The annotation practices of Corbie in the ninth century have not been studied systematically yet, but a dip into the rich material revealed that the general practice of the scriptorium was to mark with unobtrusive signs rather than with full marginal comments. Among their frequently used signs are quotation signs in different shapes, require-signs, paragraph signs, slashes and dots marking lacunae or places where the text ought to be corrected. In general, they seem to have been mainly interested in establishing complete and correct texts, rather than producing full marginal comments to explain them. In that sense, the dots fit Corbie’s profile. They are unobtrusive, they don’t meddle with the text, but merely flag some kind of interest, be it an internal giggle of a dirty mind, or a worry about the suitability of the content.

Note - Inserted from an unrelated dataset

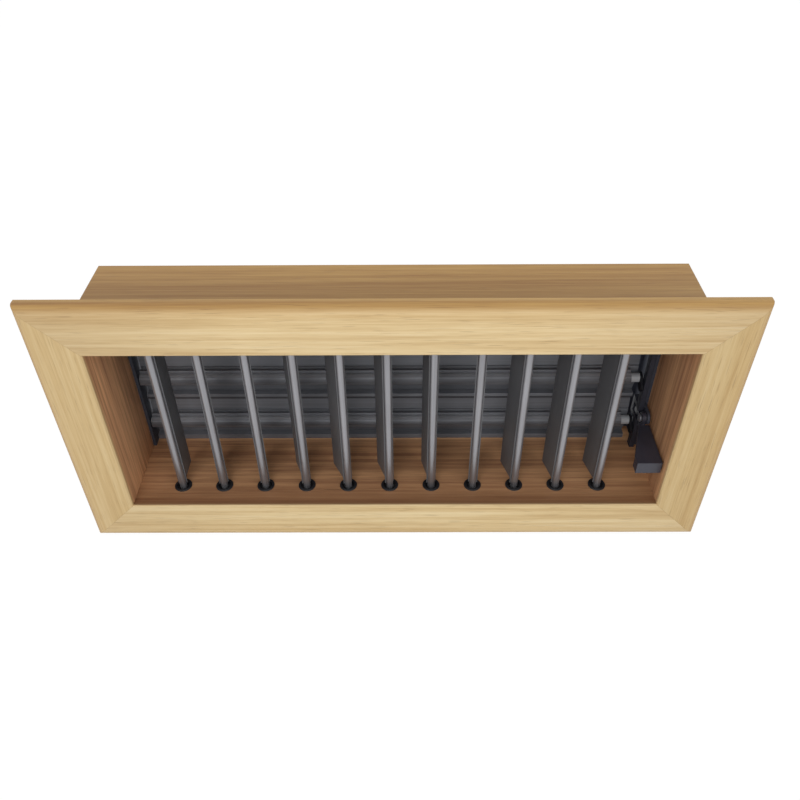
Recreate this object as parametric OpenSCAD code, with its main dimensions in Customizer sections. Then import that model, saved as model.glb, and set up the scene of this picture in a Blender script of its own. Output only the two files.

The little dots and crosses thus form a rare and intriguing piece of evidence of a reader’s response to a text, from a setting in which it seems completely inappropriate. Let us study more of these to establish how we can interpret them!
On Classical authors in the Carolingian intellectual world, see B. Bischoff, a.o. ‘Benedictine Monasteries and the Survival of Classical Literature’, in: M. Gorman (transl. and ed.), Manuscripts and Libraries in the Age of Charlemagne, Cambridge Studies in Palaeography and Codicology 1, Cambridge: CUP 1994, 134-60.
On Lucretius, see D. Ganz, Lucretius in the Carolingian Age, in C.A. Chavannes-Mazel and M.M. Smith (eds.), Medieval Manuscripts of the Latin Classics: Production and Use, Los Altos Hills, London: Anderson-Lovelace, Red Gull Press 1996, 91-102.
On the manuscripts from Corbie and on Hadoard, see D. Ganz, Corbie in the Carolingian Renaissance, Sigmaringen: Thorbecke Verlag 1990.
I thank Birgit ter Horst, intern in the VIDI project Marginal Scholarship from Sept 2014-Jan 2015, for her observations on marginal activity in manuscripts from Corbie.